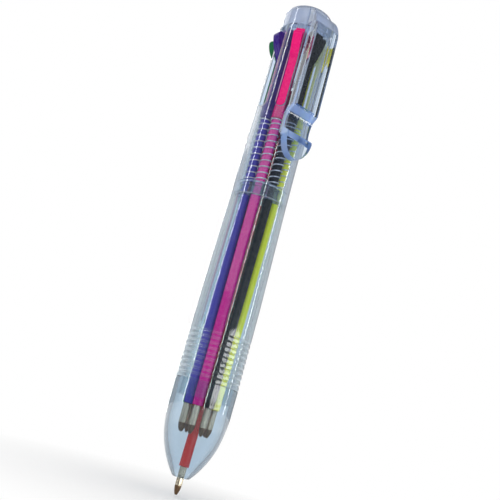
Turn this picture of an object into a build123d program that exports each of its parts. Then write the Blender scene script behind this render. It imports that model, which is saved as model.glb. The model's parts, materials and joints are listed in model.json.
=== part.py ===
from build123d import *
import os
from math import ceil, cos, pi, radians, sin

# Eight-colour slide pen. Millimetres. The pen's axis is Z with the cap up, and z = 0 is the
# end of an extended writing ball. The clip is on the -Y side, over the black slider.

# ---- driving dimensions -------------------------------------------------------------------
# Slot angles about Z, from the clip (-Y) towards +X.
SLOT_ANGLES = {
    "black": 0,
    "yellow": 45,
    "blue": 90,
    "red": 135,
    "orange": 180,
    "green": 225,
    "purple": 270,
    "pink": 315,
}
EXTENDED = "red"

# Levels along the pen
MOUTH_Z = 4.2
NOSE_TOP_Z = 27.6
BAND_START_Z = 40.8
BAND_END_Z = 50.0
SEAM_Z = 77.3
GUIDE_BOTTOM_Z = 77.45
GUIDE_TOP_Z = 80.8
SHOULDER_Z = 100.3
SLOT_BOTTOM_Z = 103.4
BARREL_TOP_Z = 129.4
CAP_TOP_Z = 136.6

# Radii of the casing
MOUTH_R = 1.27
MOUTH_OUTER_R = 2.1
GRIP_R = 8.1
SEAM_R = 7.71
BARREL_TOP_R = 7.45
BORE_R = 6.4
SPIGOT_R = 7.1
SPIGOT_BORE_R = 6.55
JOINT_GAP = 0.05

# Sliders
TRAVEL = 14.8
RING_R = 4.6
SLOT_WIDTH = 2.7
BAR_WIDTH = 2.5
BAR_INNER_R = 3.3
BAR_OUTER_R = 6.0
SLIDER_TOP_Z = 128.5
BUTTON_BOTTOM_Z = 120.0
BUTTON_TOP_Z = 126.3
BUTTON_R = 9.3
SHOE_R = 7.2
FOOT_R = 1.62
CAM_BOTTOM_Z = 120.1
LATCHED_HEAD_Z = SLIDER_TOP_Z - TRAVEL

# Refills. Lengths run along the refill from the slider's shoulder.
TUBE_R = 1.25
TUBE_BORE_R = 0.85
TUBE_LENGTH = 78.5
FERRULE_R = 0.86
CONE_START = 83.35
REFILL_LENGTH = 85.64
BALL_R = 0.25
LEAN_IN = 0.7145
LEAN_OUT = 3.258

# Springs
WIRE_R = 0.14
COIL_R = 1.48
ACTIVE_COILS = 10.5
SEAT_COILS = 1.0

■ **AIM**
Each line above must be printed exactly as it appears.

■ **PROBLEM SOLUTION**
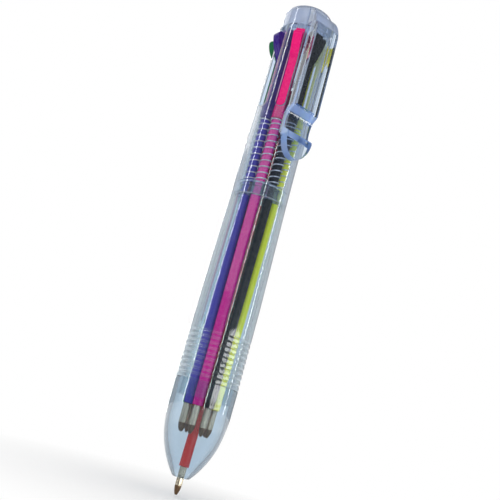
Turn this picture of an object into a build123d program that exports each of its parts. Then write the Blender scene script behind this render. It imports that model, which is saved as model.glb. The model's parts, materials and joints are listed in model.json.
=== part.py ===
from build123d import *
import os
from math import ceil, cos, pi, radians, sin

# Eight-colour slide pen. Millimetres. The pen's axis is Z with the cap up, and z = 0 is the
# end of an extended writing ball. The clip is on the -Y side, over the black slider.

# ---- driving dimensions -------------------------------------------------------------------
# Slot angles about Z, from the clip (-Y) towards +X.
SLOT_ANGLES = {
    "black": 0,
    "yellow": 45,
    "blue": 90,
    "red": 135,
    "orange": 180,
    "green": 225,
    "purple": 270,
    "pink": 315,
}
EXTENDED = "red"

# Levels along the pen
MOUTH_Z = 4.2
NOSE_TOP_Z = 27.6
BAND_START_Z = 40.8
BAND_END_Z = 50.0
SEAM_Z = 77.3
GUIDE_BOTTOM_Z = 77.45
GUIDE_TOP_Z = 80.8
SHOULDER_Z = 100.3
SLOT_BOTTOM_Z = 103.4
BARREL_TOP_Z = 129.4
CAP_TOP_Z = 136.6

# Radii of the casing
MOUTH_R = 1.27
MOUTH_OUTER_R = 2.1
GRIP_R = 8.1
SEAM_R = 7.71
BARREL_TOP_R = 7.45
BORE_R = 6.4
SPIGOT_R = 7.1
SPIGOT_BORE_R = 6.55
JOINT_GAP = 0.05

# Sliders
TRAVEL = 14.8
RING_R = 4.6
SLOT_WIDTH = 2.7
BAR_WIDTH = 2.5
BAR_INNER_R = 3.3
BAR_OUTER_R = 6.0
SLIDER_TOP_Z = 128.5
BUTTON_BOTTOM_Z = 120.0
BUTTON_TOP_Z = 126.3
BUTTON_R = 9.3
SHOE_R = 7.2
FOOT_R = 1.62
CAM_BOTTOM_Z = 120.1
LATCHED_HEAD_Z = SLIDER_TOP_Z - TRAVEL

# Refills. Lengths run along the refill from the slider's shoulder.
TUBE_R = 1.25
TUBE_BORE_R = 0.85
TUBE_LENGTH = 78.5
FERRULE_R = 0.86
CONE_START = 83.35
REFILL_LENGTH = 85.64
BALL_R = 0.25
LEAN_IN = 0.7145
LEAN_OUT = 3.258

# Springs
WIRE_R = 0.14
COIL_R = 1.48
ACTIVE_COILS = 10.5
SEAT_COILS = 1.0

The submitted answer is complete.